■ TASK DIRECTIONS ■
Search the listing below for the string "that" and copy every line where it occurs.

■ SUPPLIED MATERIAL ■
================
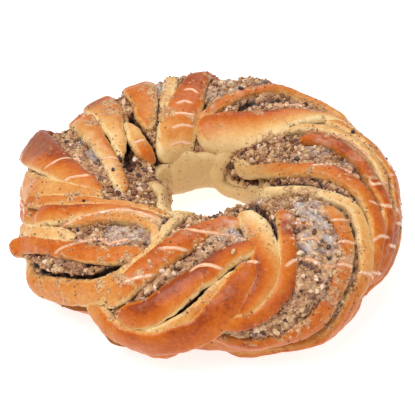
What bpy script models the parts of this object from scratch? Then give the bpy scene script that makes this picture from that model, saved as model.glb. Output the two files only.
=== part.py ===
"""Nut wreath bread: a ring of twisted dough round a nut filling, in metres with +Z up.

The wreath lies flat on Z = 0 with its origin under the middle of its box. A place on the bread is
given by two angles in degrees. The ring angle runs counter-clockwise from +X, seen from above.
The tube angle runs round the bread's own thickness: 0 faces outward, 90 up, 180 into the hole.
"""
import math

import bmesh
import bpy
import numpy as np

# The ring's centre stands a little off the origin, so that the whole bread's box is centred there
RING_CENTRE_X = 0.0000
RING_CENTRE_Y = 0.0066

# The ring, measured over the crests of its folds
HOLE_RADIUS = 0.0325
TUBE_HALF_WIDTH = 0.0500
TUBE_HALF_HEIGHT = 0.0350
WIDTH_SWING = 0.0035
HEIGHT_SWING = 0.0022
THICKEST_AT = 290.0
BASE_FLATTENING = 1.12

# The filling lies this far under the crests, and the dough keeps a gap to it, wider where hidden
FILLING_DEPTH = 0.0050
BASE_THICKNESS = 0.0220
FILLING_GAP = 0.0018
FILLING_ROUGHNESS = 0.0012
WIDER_BELOW = 0.3
FILLING_SEED = 7
FILLING_STEPS_ROUND_RING = 60
FILLING_STEPS_ROUND_TUBE = 20

# The dough's base is a trough under the filling
TROUGH_STEPS = 60
TROUGH_OUTER_RIM = -26.0
TROUGH_INNER_RIM = 158.0
TROUGH_SKIN_STEPS = 9
TROUGH_SINK = 0.0025

# A fold is swept along its path with this section: side and height, as shares of width and depth
FOLD_SECTION = ((-0.48, -1.00), (-0.52, -0.38), (-0.26, 0.00), (0.26, 0.00), (0.52, -0.38), (0.48, -1.00))
FOLD_DEPTH = 0.0100
FOLD_STEP = 0.0110
FOLD_END_LENGTH = 0.0120
FOLD_END_WIDTH = 0.45
FOLD_END_SINK = 0.0035

# The dough is shaped down to this height, then cut off flat at the height that it stands on
LOWEST_DOUGH = -0.0012

# The fused dough is softened by a remesh, then thinned out to this many triangles
DOUGH_VOXEL = 0.0014
DOUGH_TRIANGLES = 10400
SHARP_EDGE = 50.0

MM = 0.001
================
■ WORKED ANSWER ■
What bpy script models the parts of this object from scratch? Then give the bpy scene script that makes this picture from that model, saved as model.glb. Output the two files only.
# The ring's centre stands a little off the origin, so that the whole bread's box is centred there
# The dough is shaped down to this height, then cut off flat at the height that it stands on